─── Data records
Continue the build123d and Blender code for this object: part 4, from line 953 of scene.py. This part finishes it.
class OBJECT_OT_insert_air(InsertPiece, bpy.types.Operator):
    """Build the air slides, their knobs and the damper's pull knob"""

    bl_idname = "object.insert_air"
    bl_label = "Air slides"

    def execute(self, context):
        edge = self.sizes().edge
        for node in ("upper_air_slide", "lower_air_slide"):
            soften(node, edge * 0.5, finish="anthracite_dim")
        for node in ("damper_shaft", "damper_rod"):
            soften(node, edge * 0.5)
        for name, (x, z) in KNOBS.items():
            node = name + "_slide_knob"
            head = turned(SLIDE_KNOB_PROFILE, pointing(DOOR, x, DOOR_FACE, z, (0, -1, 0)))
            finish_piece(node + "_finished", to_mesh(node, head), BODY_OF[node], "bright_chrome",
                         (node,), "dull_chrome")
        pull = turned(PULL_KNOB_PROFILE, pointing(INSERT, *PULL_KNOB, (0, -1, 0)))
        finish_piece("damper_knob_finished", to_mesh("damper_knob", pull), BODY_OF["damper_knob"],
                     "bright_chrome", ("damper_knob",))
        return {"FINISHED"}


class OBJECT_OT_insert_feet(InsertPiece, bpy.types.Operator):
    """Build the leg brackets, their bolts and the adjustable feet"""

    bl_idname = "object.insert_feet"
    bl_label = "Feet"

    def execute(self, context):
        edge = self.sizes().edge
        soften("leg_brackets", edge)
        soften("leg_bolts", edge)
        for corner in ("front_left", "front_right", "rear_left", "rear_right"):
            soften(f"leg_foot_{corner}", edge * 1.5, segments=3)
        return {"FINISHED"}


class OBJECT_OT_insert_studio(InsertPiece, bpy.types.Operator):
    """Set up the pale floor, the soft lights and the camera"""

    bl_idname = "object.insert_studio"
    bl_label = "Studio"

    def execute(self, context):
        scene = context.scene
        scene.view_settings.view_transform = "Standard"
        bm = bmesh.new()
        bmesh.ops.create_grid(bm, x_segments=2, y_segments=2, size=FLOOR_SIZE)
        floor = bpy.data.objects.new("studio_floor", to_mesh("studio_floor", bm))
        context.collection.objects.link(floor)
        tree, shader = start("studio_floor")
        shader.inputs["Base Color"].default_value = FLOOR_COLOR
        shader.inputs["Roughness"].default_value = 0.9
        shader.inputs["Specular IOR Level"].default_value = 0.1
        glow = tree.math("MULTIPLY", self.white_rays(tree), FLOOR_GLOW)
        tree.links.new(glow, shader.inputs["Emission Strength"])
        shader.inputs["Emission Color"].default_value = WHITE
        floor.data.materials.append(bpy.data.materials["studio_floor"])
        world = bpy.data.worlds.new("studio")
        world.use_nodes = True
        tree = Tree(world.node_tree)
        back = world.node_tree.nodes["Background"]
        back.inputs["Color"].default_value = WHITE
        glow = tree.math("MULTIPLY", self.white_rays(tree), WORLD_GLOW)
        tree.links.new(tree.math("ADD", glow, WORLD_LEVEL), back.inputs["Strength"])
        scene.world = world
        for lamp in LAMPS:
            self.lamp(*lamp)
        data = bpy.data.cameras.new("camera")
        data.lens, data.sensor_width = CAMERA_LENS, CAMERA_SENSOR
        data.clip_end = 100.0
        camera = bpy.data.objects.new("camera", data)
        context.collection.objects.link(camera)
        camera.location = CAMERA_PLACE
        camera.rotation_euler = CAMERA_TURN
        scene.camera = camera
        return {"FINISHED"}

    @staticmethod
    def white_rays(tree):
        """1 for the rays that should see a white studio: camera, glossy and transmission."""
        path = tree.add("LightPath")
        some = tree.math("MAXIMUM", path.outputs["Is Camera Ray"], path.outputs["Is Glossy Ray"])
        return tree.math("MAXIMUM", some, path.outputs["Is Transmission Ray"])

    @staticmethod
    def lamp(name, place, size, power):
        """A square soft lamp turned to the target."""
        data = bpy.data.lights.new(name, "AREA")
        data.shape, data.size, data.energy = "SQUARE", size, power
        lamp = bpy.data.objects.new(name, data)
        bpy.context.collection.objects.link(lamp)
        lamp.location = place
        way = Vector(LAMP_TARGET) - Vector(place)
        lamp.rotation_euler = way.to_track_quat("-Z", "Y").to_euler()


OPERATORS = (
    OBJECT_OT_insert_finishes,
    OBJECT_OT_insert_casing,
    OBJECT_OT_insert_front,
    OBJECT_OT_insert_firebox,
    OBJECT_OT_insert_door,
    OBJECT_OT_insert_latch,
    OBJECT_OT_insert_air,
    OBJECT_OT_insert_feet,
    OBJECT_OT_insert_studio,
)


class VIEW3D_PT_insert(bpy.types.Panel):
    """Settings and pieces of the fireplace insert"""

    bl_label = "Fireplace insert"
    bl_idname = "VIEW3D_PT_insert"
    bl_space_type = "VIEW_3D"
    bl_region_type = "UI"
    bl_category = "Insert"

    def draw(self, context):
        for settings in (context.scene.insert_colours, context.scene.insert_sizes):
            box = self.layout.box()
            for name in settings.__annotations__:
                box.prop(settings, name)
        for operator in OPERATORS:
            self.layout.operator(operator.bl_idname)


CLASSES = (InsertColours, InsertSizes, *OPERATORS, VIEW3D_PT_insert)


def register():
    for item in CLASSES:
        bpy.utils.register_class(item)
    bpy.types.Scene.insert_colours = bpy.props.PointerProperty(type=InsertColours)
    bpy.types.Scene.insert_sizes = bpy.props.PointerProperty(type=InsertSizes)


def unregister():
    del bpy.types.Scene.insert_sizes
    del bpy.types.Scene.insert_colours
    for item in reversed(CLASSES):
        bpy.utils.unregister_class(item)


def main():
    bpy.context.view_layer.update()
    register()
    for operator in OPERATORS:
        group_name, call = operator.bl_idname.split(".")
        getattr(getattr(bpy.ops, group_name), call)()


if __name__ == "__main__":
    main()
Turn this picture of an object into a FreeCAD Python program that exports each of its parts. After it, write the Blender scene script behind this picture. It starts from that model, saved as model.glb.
──────
**Stated exercise**
Starting from the line containing "bpy.context.view_layer.update()" and ending with the final line of the data, reproduce each line exactly as it appears, including no other lines.

**Problem solution**
    bpy.context.view_layer.update()
    register()
    for operator in OPERATORS:
        group_name, call = operator.bl_idname.split(".")
        getattr(getattr(bpy.ops, group_name), call)()


if __name__ == "__main__":
    main()
Turn this picture of an object into a FreeCAD Python program that exports each of its parts. After it, write the Blender scene script behind this picture. It starts from that model, saved as model.glb.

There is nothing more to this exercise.